At the wedding Ethan is also invited and Samira prepares for the final faceoff.
The story has a young, hip tone. This is the view of the world from someone who doesn’t listen to newsroom debates or reads winding editorials.
The narrative does begin to lag towards the end, sounding nothing more than a girl’s pursuit of her ex-boyfriend. But humour being the touchstone, it keeps the story together.
Akhtar takes an unapologetic view of Pakistani expats. She doesn’t feel the need to “appear” American or even Pakistani. Like her, Samira belongs to an increasingly threatened brand of liberal-minded people. But her beliefs are not shaken either by the “terrorist” label or by a peer group that doesn’t share her views. Neither does she come across as a smug rebel. “Rebellious?... Oh, it’s nothing that glamorous. We’re just suburbanites,” she says.

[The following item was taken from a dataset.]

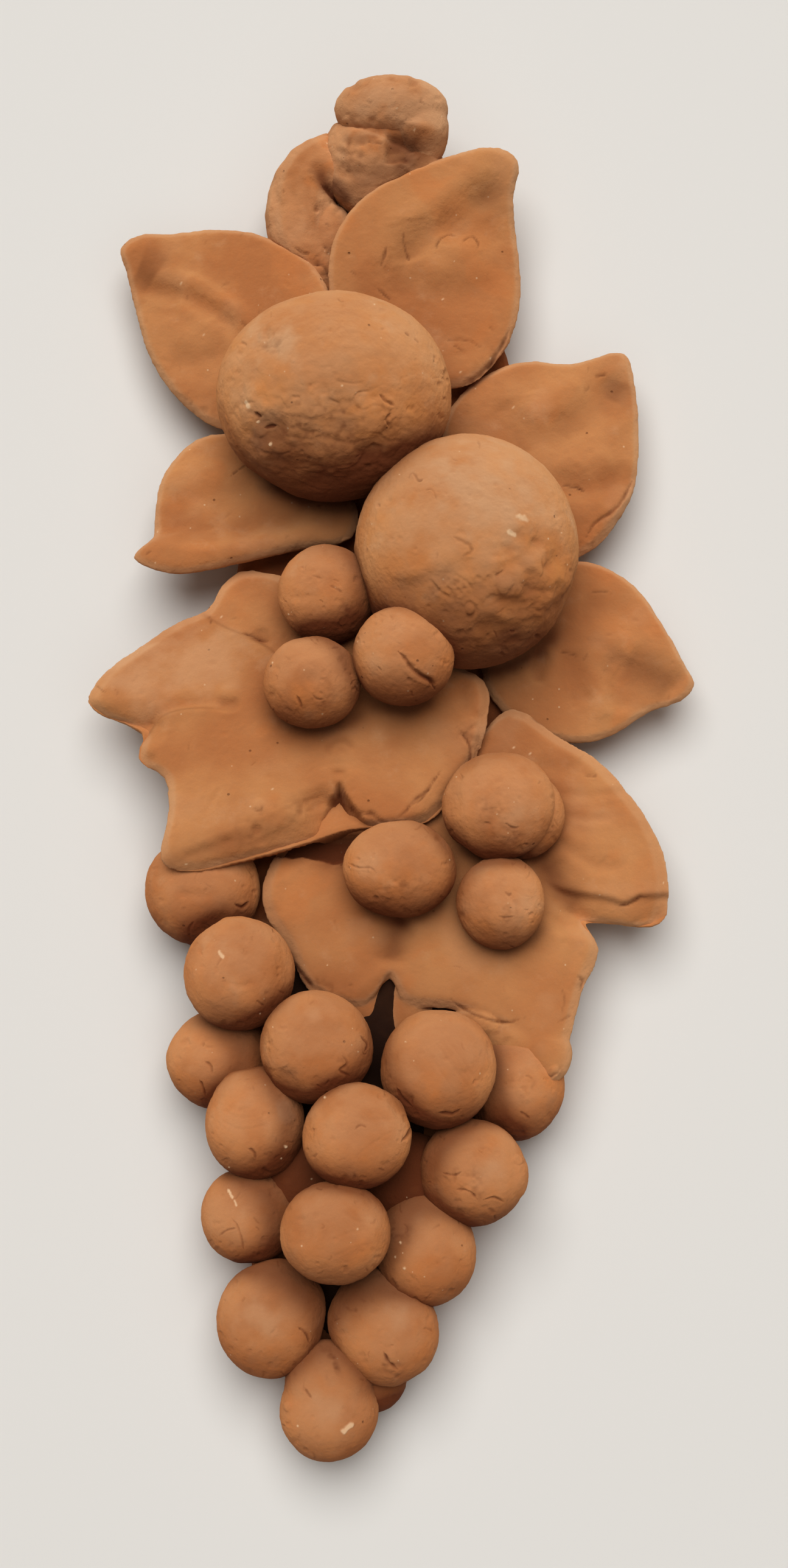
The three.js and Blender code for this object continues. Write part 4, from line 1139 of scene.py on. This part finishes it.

Akhtar cleverly inserts thought into a largely humorous novel. She often manipulates farce and gives it a surprise sentimental twist. The father, for example, time and again uncovers his “Partition-era” scar for the children to see. The display is followed by a “scar speech” to remind them how hard the struggle was and how privileged they had been. This comic family scene takes a sharp turn in the end. “It is a part of me,” father tells Samira, “and it follows me wherever I go, but all I have to do is put on a shirt, you see. Cover it up and I can start over… that is why everybody comes to America.”